Indigenous people and members of other disgruntled groups began a peaceful demonstration towards the city center starting from the south of the capital, with hundreds joining from the the north of Quito. (File Photo)

Thousands of indigenous Ecuadorians have converged on the capital Quito on the eight day of intensifying protests against soaring fuel prices. 

Indigenous people and members of other disgruntled groups began a peaceful demonstration towards the city center starting from the south of the capital, with hundreds joining from the the north of Quito.

The popular Confederation of Indigenous Nationalities of Ecuador (Conaie) called for setting minimum prices for agricultural products and for mining and oil projects to be stopped.

President Guillermo Lasso extended a state of emergency to six provinces, also implementing a nighttime curfew in hope to curtail the demonstrations.

Clashes with police have injured at least 63 people and led to at least 21 arrests.

In order to appease the protesters, the president has said he would subsidize fertilizer costs by 50% for small and medium farmers, and freeze fuel prices at their current level.

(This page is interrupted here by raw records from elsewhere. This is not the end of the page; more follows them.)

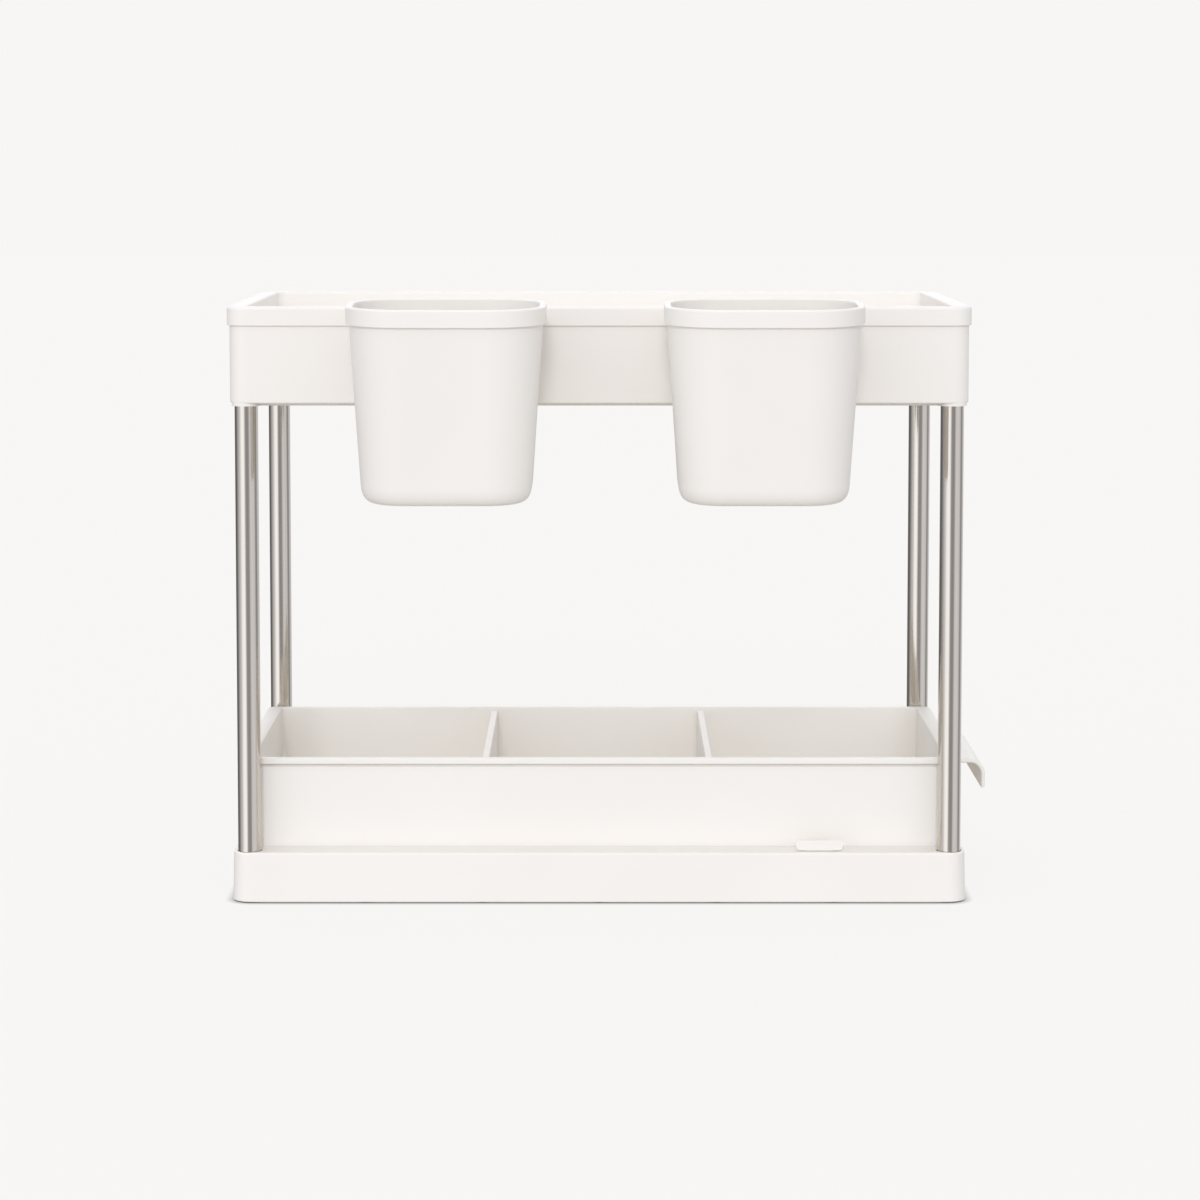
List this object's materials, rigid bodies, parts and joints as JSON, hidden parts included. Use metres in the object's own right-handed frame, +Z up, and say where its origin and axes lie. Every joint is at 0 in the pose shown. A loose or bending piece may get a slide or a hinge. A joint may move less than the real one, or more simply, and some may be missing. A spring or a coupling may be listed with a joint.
{
  "type": "cabinet organizer",
  "caption": "Two-tier organizer: channel base with a pull-out divided drawer, steel tubes, a deep top tray and cups hooked on its front rim.",
  "frame": {"origin": "on the floor, under the middle of the whole object's box with the drawer shut", "axes": "+X the way the drawer pulls out and the object's long side, +Z up, -Y the long side that the cups hang on"},
  "size_m": [0.3974, 0.2932, 0.3144],
  "materials": {
    "white_plastic": "satin moulded, warm white",
    "steel_tube": "lengthwise brushed stainless",
    "plug_plastic": "plain moulded",
    "zinc_screw": "zinc plated",
    "foot_rubber": "matte"
  },
  "bodies": {
    "frame": {"base": "white_plastic", "top_tray": "white_plastic", "badge": "white_plastic", "post_front_left": "steel_tube", "post_front_right": "steel_tube", "post_rear_left": "steel_tube", "post_rear_right": "steel_tube", "lower_plug_front_left": "plug_plastic", "lower_plug_front_right": "plug_plastic", "lower_plug_rear_left": "plug_plastic", "lower_plug_rear_right": "plug_plastic", "upper_plug_front_left": "plug_plastic", "upper_plug_front_right": "plug_plastic", "upper_plug_rear_left": "plug_plastic", "upper_plug_rear_right": "plug_plastic", "base_screw_front_left": "zinc_screw", "base_screw_front_right": "zinc_screw", "base_screw_rear_left": "zinc_screw", "base_screw_rear_right": "zinc_screw", "foot_front_left": "foot_rubber", "foot_front_right": "foot_rubber", "foot_rear_left": "foot_rubber", "foot_rear_right": "foot_rubber"},
    "drawer": {"drawer": "white_plastic"},
    "divider_left": {"divider_left": "white_plastic"},
    "divider_right": {"divider_right": "white_plastic"},
    "cup_left": {"cup_left": "white_plastic"},
    "cup_right": {"cup_right": "white_plastic"}
  },
  "joints": [
    {"name": "drawer_slide", "type": "slide", "parent": "frame", "child": "drawer", "axis": [1, 0, 0], "range_m": [0, 0.29]},
    {"name": "divider_left_lift", "type": "slide", "parent": "drawer", "child": "divider_left", "axis": [0, 0, 1], "range_m": [0, 0.07]},
    {"name": "divider_right_lift", "type": "slide", "parent": "drawer", "child": "divider_right", "axis": [0, 0, 1], "range_m": [0, 0.07]},
    {"name": "cup_left_lift", "type": "slide", "parent": "frame", "child": "cup_left", "axis": [0, 0, 1], "range_m": [0, 0.03]},
    {"name": "cup_right_lift", "type": "slide", "parent": "frame", "child": "cup_right", "axis": [0, 0, 1], "range_m": [0, 0.03]}
  ]
}
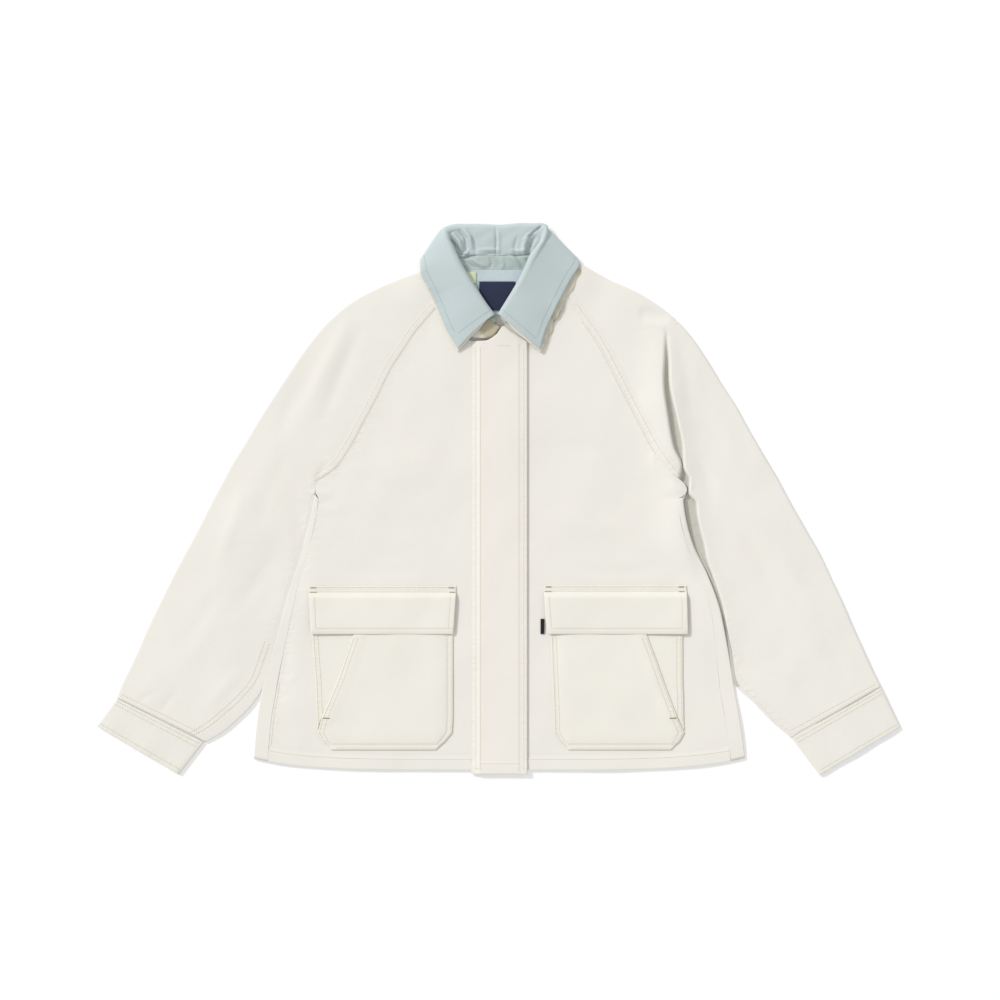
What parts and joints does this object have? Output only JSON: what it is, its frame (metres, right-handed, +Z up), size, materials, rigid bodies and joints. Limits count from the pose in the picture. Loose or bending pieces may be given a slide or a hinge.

Lasso has also said he would order the public bank to forgive overdue loans worth up to $3,000, and give the small farmers more time to pay their debts but the measures have failed to calm indigenous outrage.

An oil-producing country, Ecuador has been facing a sharp rise in fuel prices in recent years which has aggravated in the wake of the Ukraine war.

This has increased inflation and unemployment and caused public dissatisfaction. Fuel prices have risen sharply since 2020, almost doubling for diesel and gasoline.

Indigenous people make up more than one million of Ecuador's population of 17.7 million.